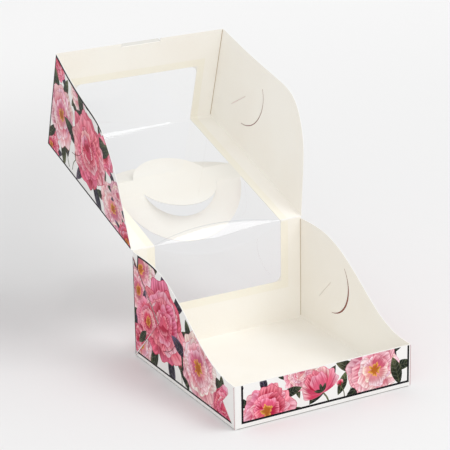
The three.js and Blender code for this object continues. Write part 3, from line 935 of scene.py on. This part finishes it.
def make_shadow_line(name, body, start, end, width, depth_direction, material):
    """A thin dark bar of painted shade for a gap, from one point to another in millimetres."""
    along = (end - start).normalized()
    side = along.cross(depth_direction).normalized() * width / 2
    deep = depth_direction.normalized() * GAP_DEPTH
    points = [start - side, start + side, end + side, end - side]
    points += [point + deep for point in points]
    faces = [(0, 1, 2, 3), (7, 6, 5, 4), (0, 4, 5, 1), (1, 5, 6, 2), (2, 6, 7, 3), (3, 7, 4, 0)]
    line = add_mesh(name, [point * MM for point in points], faces, material)
    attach(line, body)


def make_corner_gap_shades():
    """Painted shade: dark bars for the shadowed gaps inside the tray's two far corners and the lid's two
    front corners.
    """
    dark = plain_material("corner_gap_shade", (0.56, 0.45, 0.33, 1), 0.8)
    off_fold = 0.32
    foot, top = 3, BACK_HEIGHT - 2
    y = HALF_DEPTH - BOARD - off_fold
    along = LID_INNER_DEPTH - off_fold
    for name, side in (("left", -1), ("right", 1)):
        x = side * (HALF_WIDTH - BOARD - off_fold)
        make_shadow_line("gap_shade_tray_" + name, "base", Vector((x, y, foot)), Vector((x, y, top)), 0.45,
                         Vector((side, 1, 0)), dark)
    for name, side in (("left", -1), ("right", 1)):
        x = side * (LID_HALF - BOARD - off_fold)
        low, high = lid_place(x, along, 2) / MM, lid_place(x, along, LID_RIM - 0.8) / MM
        make_shadow_line("gap_shade_lid_" + name, "lid", low, high, 0.5, Vector((side, *ALONG_LID[1:])), dark)


# The gap between the bottom's two plies, which a dark bar of painted shade stands for: the slope at which it
# lies on the round folds, how far its dark bar stands proud of them, and its width
PLY_SLOPE = (0.8, 0.6)
PLY_PROUD = 0.02
PLY_WIDTH = 0.4


def make_ply_gap_shades():
    """Painted shade: the fine dark line between the bottom's two plies, along the folds of the front and side
    walls.
    """
    dark = plain_material("ply_gap_shade", (0.26, 0.24, 0.22, 1), 0.8)
    inset, height = (FOLD_RADIUS * (1 - slope) - PLY_PROUD * slope for slope in PLY_SLOPE)
    end = 2
    x, y = HALF_WIDTH - end, inset - HALF_DEPTH
    make_shadow_line("ply_gap_shade_front", "base", Vector((-x, y, height)), Vector((x, y, height)), PLY_WIDTH,
                     Vector((0, *PLY_SLOPE)), dark)
    y = HALF_DEPTH - end
    for name, side in (("ply_gap_shade_left", -1), ("ply_gap_shade_right", 1)):
        x = side * (HALF_WIDTH - inset)
        make_shadow_line(name, "base", Vector((x, -y, height)), Vector((x, y, height)), PLY_WIDTH,
                         Vector((-side * PLY_SLOPE[0], 0, PLY_SLOPE[1])), dark)


def make_cut_gap_shades():
    """Painted shade: a dark red crescent where each half-round cut stands a little open, on the walls' inner
    faces.
    """
    dark = plain_material("cut_gap_shade", (0.27, 0.075, 0.05, 1), 0.8)
    reach = HALF_WIDTH - BOARD - 0.03
    lid_reach = LID_HALF - BOARD - 0.06
    behind, closed = 0.09, 0.3
    for name, body, side, opened in (("cut_shade_tray_left", "base", -1, 1.3), ("cut_shade_tray_right", "base", 1, 1.3),
                                     ("cut_shade_lid_left", "lid", -1, 0.15), ("cut_shade_lid_right", "lid", 1, 0.15)):
        inner, outer = [], []
        for k, (along, up) in enumerate(lock_arc()):
            turn = math.atan2(up - ARC_UP, along - ARC_ALONG)
            gap = closed + opened * math.sin(math.pi * k / ARC_STEPS) ** 1.5
            for wide, rim in ((-behind, inner), (gap, outer)):
                u, v = along + wide * math.cos(turn), up + wide * math.sin(turn)
                if body == "base":
                    rim.append(Vector((side * reach, HALF_DEPTH - u, v)) * MM)
                else:
                    u, v = LID_DEPTH - u, LID_SKIN + v
                    rim.append(lid_place(side * (lid_reach + splay(u, v)), u, v))
        count = len(inner)
        faces = [(k, k + 1, count + k + 1, count + k) for k in range(count - 1)]
        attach(add_mesh(name, inner + outer, faces, dark), body)


# The floor's own colour, its painted shadow beside the box and its painted light far behind it
FLOOR_NEAR = (0.82, 0.82, 0.82, 1)
FLOOR_SHADED = (0.67, 0.67, 0.67, 1)
FLOOR_FAR_LIT = (0.95, 0.95, 0.95, 1)
FLOOR_HALF = 6

# Square lamps: name, direction, distance and size in metres, and radiance
LAMPS = [("key", (0.45, -0.33, 0.83), 3.2, 1.85, 3.0), ("fill", (-0.35, -0.85, 0.45), 3.2, 2.0, 1.25)]
LAMP_AIM = Vector((0, 0.08, 0.1))
SKY = 0.80


def floor_material():
    """A dull pale floor, with painted shadow that makes it a little darker beside the box on the left and
    painted light that makes it lighter far behind it.
    """
    material, tree, shader = new_material("floor")
    make = Maker(tree)
    place = make.node("ShaderNodeTexCoord").outputs["Object"]
    # Painted light: lighter far behind the box
    far = make.ramp(make.parts(place)["Y"], 0.2, 1.4, 0.0, 1.0)
    far = make.plus(far, make.times(make.noise(place, 2), 0.05))
    # Painted shadow: darker beside the box on the left, in a band across the view
    rightward = make.dot(place, (math.cos(AZIMUTH), math.sin(AZIMUTH), 0.0))
    away = make.dot(place, (-math.sin(AZIMUTH), math.cos(AZIMUTH), 0.0))
    band = make.times(make.ramp(away, -0.12, 0.25, 0.0, 1.0), make.ramp(away, 0.55, 1.15, 1.0, 0.0))
    left = make.times(make.ramp(rightward, -0.09, -0.25, 0.0, 1.0), band)
    make.link(make.mix(far, make.mix(left, FLOOR_NEAR, FLOOR_SHADED), FLOOR_FAR_LIT), shader.inputs["Base Color"])
    shader.inputs["Roughness"].default_value = 0.7
    shader.inputs["Specular IOR Level"].default_value = 0.1
    return material


def make_floor():
    """The square floor, which isn't part of the box."""
    corners = [(-FLOOR_HALF, -FLOOR_HALF, 0), (FLOOR_HALF, -FLOOR_HALF, 0),
               (FLOOR_HALF, FLOOR_HALF, 0), (-FLOOR_HALF, FLOOR_HALF, 0)]
    add_mesh("floor", corners, [(0, 1, 2, 3)], floor_material())


def make_light():
    """A large soft lamp above the right front, a weaker one at the front and an even sky."""
    for name, direction, distance, size, radiance in LAMPS:
        data = bpy.data.lights.new(name, "AREA")
        data.shape = "SQUARE"
        data.size = size
        data.energy = radiance * math.pi * size * size
        lamp = bpy.data.objects.new(name, data)
        toward = Vector(direction).normalized()
        lamp.location = LAMP_AIM + toward * distance
        lamp.rotation_mode = "QUATERNION"
        lamp.rotation_quaternion = toward.to_track_quat("Z", "Y")
        bpy.context.scene.collection.objects.link(lamp)
    world = bpy.data.worlds.new("sky")
    world.use_nodes = True
    world.node_tree.nodes["Background"].inputs["Color"].default_value = (1, 1, 1, 1)
    world.node_tree.nodes["Background"].inputs["Strength"].default_value = SKY
    bpy.context.scene.world = world


def dress(node, material):
    """Gives a solid of the frame a material in each of its slots."""
    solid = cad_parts[node]
    if not solid.material_slots:
        solid.data.materials.append(material)
    for slot in solid.material_slots:
        slot.material = material


make_camera()
INK = ink_material()
# Points inside the tray and the lid, which the board's plain side faces
TRAY_MIDDLE = (0, 0, 40)
LID_MIDDLE = tuple(lid_place(0, DISC_CENTRE, 45) / MM)
tray_board = board_material("tray_board", TRAY_MIDDLE, True)
dress("carton_base", tray_board)
dress("carton_lid", board_material("lid_board", LID_MIDDLE, False))

print_tray_front()
print_tray_side("print_tray_left", -1, 21)
print_tray_side("print_tray_right", 1, 22)
print_ear("print_ear_left", -1, 25)
print_ear("print_ear_right", 1, 26)
print_tray_back()
print_lid_side("print_lid_left", -1, 41)
print_lid_side("print_lid_right", 1, 42)
print_lid_front()
print_lid_top()
print_handle_disc()
make_film()
make_crease("crease_left", -HALF_WIDTH, -WINDOW_HALF, tray_board)
make_crease("crease_right", WINDOW_HALF, HALF_WIDTH, tray_board)
make_corner_gap_shades()
make_cut_gap_shades()
make_ply_gap_shades()
make_floor()
make_light()

bpy.context.scene.view_settings.view_transform = "Standard"
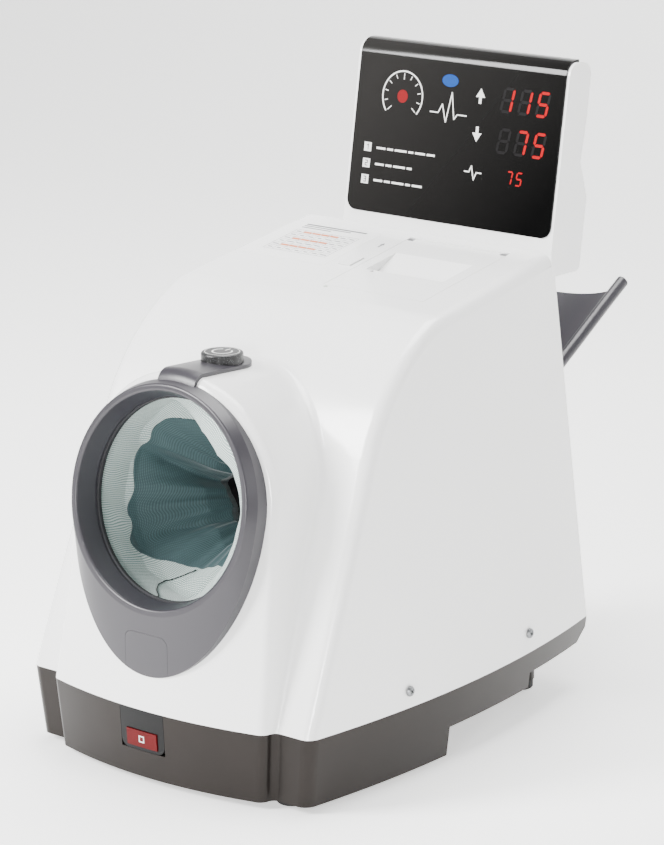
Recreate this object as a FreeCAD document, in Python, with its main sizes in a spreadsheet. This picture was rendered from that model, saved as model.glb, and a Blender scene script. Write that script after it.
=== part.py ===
import FreeCAD, Part
import math
import os
import re
import Sketcher
from FreeCAD import Placement, Rotation, Vector

# An automatic arm-in blood pressure monitor. X runs to the right seen from the front, Y runs to
# the back and Z up. Places along Y are drawn from a line just in front of the printer, and heights
# from a level inside the base tray. Both are moved, by centre_y and lift, so that the finished
# model stands on its feet, over the middle of its own footprint.

SIZES = {
    "centre_y": 38.12, "lift": 7,
    # casing: straight front edge, bowed sides, rear wall that leans forward
    "wall": 3, "seam_z": 53, "top_z": 365,
    "plan_front_y": -200, "bow_y": -46,
    "front_half": 139.5, "bow_half": 150, "rear_half": 121, "rear_y": 181, "rear_bow": 5,
    "top_front_half": 118.5, "top_bow_half": 128.5, "top_rear_half": 127, "top_rear_y": 117.5,
    "top_rear_bow": 0.8,
    "form_low": 13, "form_back": 205, "ridge_round": 10,
    # side profile: front slope, brow made of two arcs, top that falls to the front
    "slope_foot_y": -193.5, "slope_top_y": -116.8, "slope_top_z": 248.6,
    "brow_y": 33.7, "brow_z": 190.8, "brow_radius": 161.2, "brow_end": 62,
    "crown_radius": 60, "top_slope": 10,
    # nose that carries the cuff ring
    "lean": 9.9, "nose_radius": 97, "nose_z": 208, "nose_draft": 3.6, "nose_fall": 2.5,
    "nose_front_y": -219, "nose_bow": 409, "nose_round": 8, "nose_blend": 6,
    # base tray
    "tray_floor": -1.5, "mid_y": -33, "mid_floor": 22, "tail_y": 80, "tail_floor": 34.5,
    "tray_scale_x": 0.955, "tray_scale_y": 0.985,
    "foot_radius": 12, "front_foot_x": 106, "front_foot_y": -172, "rear_foot_x": 79,
    "rear_foot_y": 146, "rear_foot_high": 1, "stop_x": -3, "stop_round": 7,
    # cuff ring, apron and tongue
    "ring_y": -201.2, "ring_z": 212.2, "ring_outer": 90, "crest_outer": 86.4, "crest_inner": 81.6,
    "mouth": 77, "mouth_depth": 18.5, "hem_seat": 80, "ring_depth": 30,
    "apron_drop": 133.5, "plate_depth": 9, "plug": 86.9, "crest_round": 2.2,
    "tongue_half": 18, "tongue_end_y": -120, "tongue_thick": 3,
    "cap_half": 21, "cap_top": -101, "cap_round": 7,
    # arm tunnel
    "drum_inner": 84, "drum_radius": 86.6, "throat": 30,
    # buttons
    "start_y": -126.5, "start_radius": 16, "start_base_z": 295.8, "start_top_z": 312,
    "button_gap": 0.4,
    # display
    "display_left": -81, "display_right": 127, "glass_left": -78, "glass_right": 124.3,
    "display_lean": 8.8, "glass_y": 116.8, "glass_z": 374.8, "glass_corner": 9,
    "glass_top": 511, "glass_thick": 2.5, "glass_bend": 13,
    # printer
    "lid_top_z": 342.6,
    "lid_left": -2, "lid_right": 95.3, "lid_front_y": -5, "lid_long": 108.2, "lid_thick": 3,
    "barrel": 2.8, "roll_y": 66, "roll_z": 326, "roll_radius": 20, "platen_y": 14,
    "platen_z": 331, "platen_radius": 6, "feed_module": 1,
    "platen_teeth": 15, "feed_teeth": 21,
    "feed_y": 28, "feed_z": 319.7,
    # winding drive
    "spool_x": 100, "spool_z": 102, "motor_x": 76, "motor_z": 75, "drive_module": 1.5,
    "spool_teeth": 36, "pinion_teeth": 12,
    # elbow rest
    "rest_wall": 4, "lip": 5,
}

doc = FreeCAD.newDocument("ArmMonitor")
sheet = doc.addObject("Spreadsheet::Sheet", "sizes")
for row, (word, value) in enumerate(SIZES.items(), start=1):
    sheet.set(f"A{row}", word)
    sheet.set(f"B{row}", str(value))
    sheet.setAlias(f"B{row}", word)
doc.recompute()

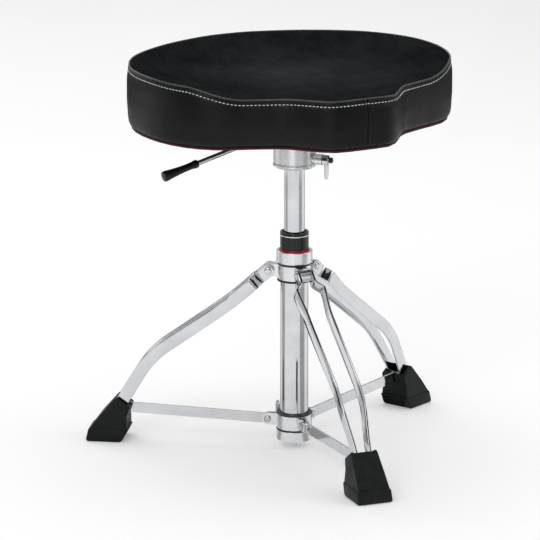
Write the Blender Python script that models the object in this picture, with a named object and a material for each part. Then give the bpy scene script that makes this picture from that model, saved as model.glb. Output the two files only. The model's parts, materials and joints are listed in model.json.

__TASK DESCRIPTION__. Taking the records above, retype every line from the one with "Recreate this object" down to the one with "from FreeCAD import", exactly and with nothing else.

__CORRECT RESPONSE__.
Recreate this object as a FreeCAD document, in Python, with its main sizes in a spreadsheet. This picture was rendered from that model, saved as model.glb, and a Blender scene script. Write that script after it.
=== part.py ===
import FreeCAD, Part
import math
import os
import re
import Sketcher
from FreeCAD import Placement, Rotation, Vector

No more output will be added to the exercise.